I then quickly put up a map showing the gas shale deposits in the United States and commented that this might at first appear to indicate that we are entering the “Age of Natural gas”, but then I followed this with Swindell’s graph showing that the new wells suffer 60% decline in the first year, and commented that with the high cost of wells, and the current low cost of NG in America (I tried converting prices to zloty per thousand cu m., but may have got a number wrong – we passed a gas station that was selling NG at 2 zloty per liter) the new wells that we need for next year are not being built. Thus we may be competing with Poland for LNG from Qatar.

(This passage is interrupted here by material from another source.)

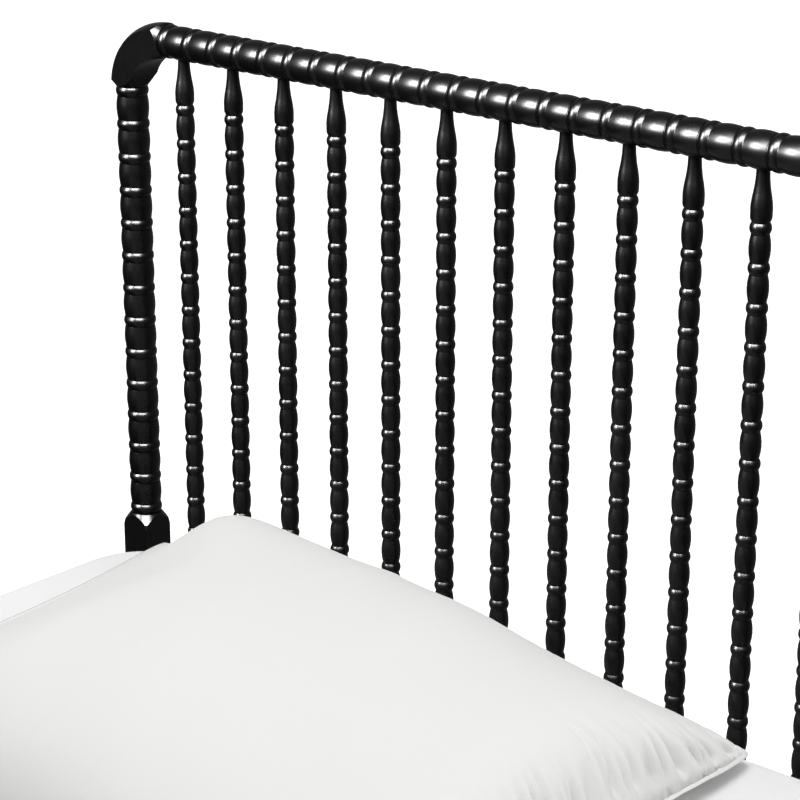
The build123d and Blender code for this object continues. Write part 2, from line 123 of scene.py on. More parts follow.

What is left? I turned to coal (Poland currently gets around 85% of its electrical energy from this source) and I put up my final slide, showing 5 micron coal – which when mixed with 50% water will run a diesel locomotive (and I added a picture of one) as GE have demonstrated.

Which barely gave me time to note that for many countries in the world coal is the only available, viable and economically practical fuel (vide Vietnam and Botswana) at a time when (with a map from “energy shortages”) - which I contrasted with comments from the G-20 Summit - the world is already having serious problems and it was time for me to conclude.

There were no questions (but I was later told that this was due to the format of the session) but I did field comments during the rest of the day.

And so, tomorrow, I have to explain one of the ways they should change to cope with this situation. Excuse me! But I need to put those slides together.